Deciphering the Writer’s Craft

Many readers think of writing ‘style’ as an author’s particular manner of expression; a signature, an easy way to know the author’s identity. This assumption is similar to French cinema’s ‘politique des auteurs’, a French film criticism concept that postulates the director as the ‘author’ of a film, with his unique personal vision, character and even ethical and political choices substantially shaping his work. A writer’s style is often seen similarly: as a self-contained language which has its origins in the profundities of the author’s subjective mythologies. Clearly, what we normally call an author’s ‘style’ is useful if we wish to identify and categorize a text, era or culture but how much extrapolation can there be towards a particular personality behind the text?

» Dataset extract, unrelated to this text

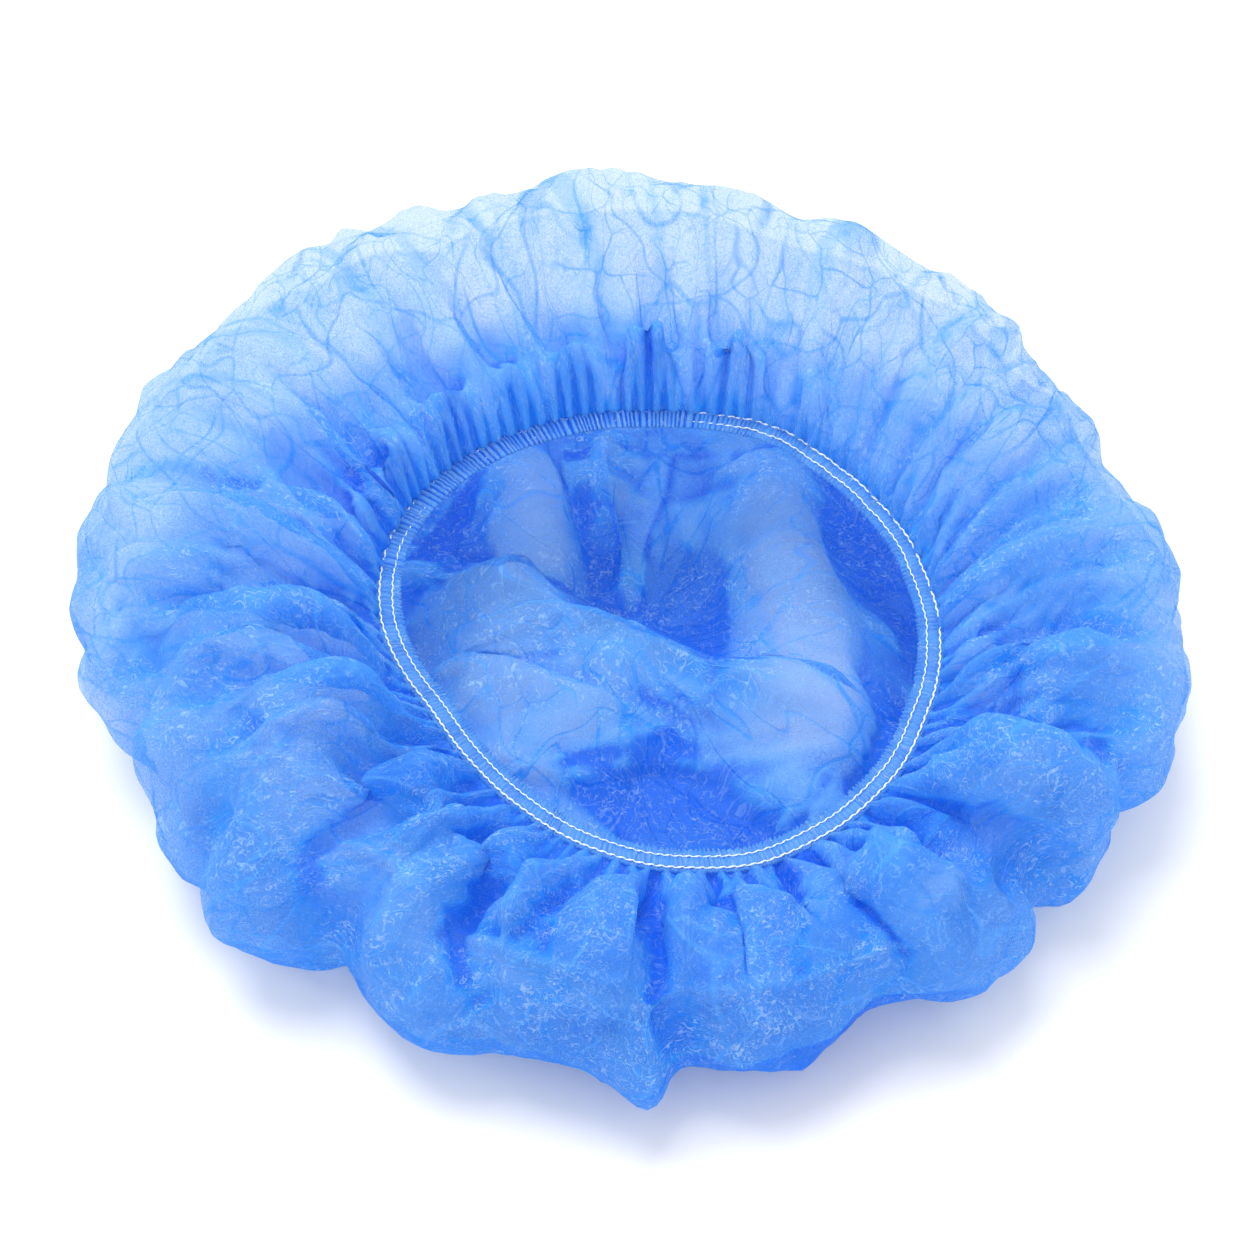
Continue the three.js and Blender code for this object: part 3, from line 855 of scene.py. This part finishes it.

Although political or other kinds of meaning are implicated in writing, this apparently common way of reading - deducing an author’s personality through his style - fails to capture the aesthetic aspect of his craft. Ideally, however, style as an aesthetic property of the text should not be overlooked; style that is not defined or controlled by the writer’s temperament or worldview is what contains the ‘artistry’ of writing. Focusing on style as an aesthetic property of the text draws attention to the writing process itself. Thinking aesthetically is useful for the writer too in assisting him to remain ‘outside’ his writing. It helps him to know when he is being dogmatic or speculative, uncompromising or inquiring, informative or expressive; he uses language as a malleable material. The writer’s style, then, is not just an appealing way of putting forward his message: it is the message. This conception of writing provides the basis for aesthetic innovation and emphasises the materiality of language as inherently plastic, generating the image of language itself rather than producing a straighforward figurative representation of the world or the personality of the author. There is here an important shift from content to form that promotes the appreciation of writing as art.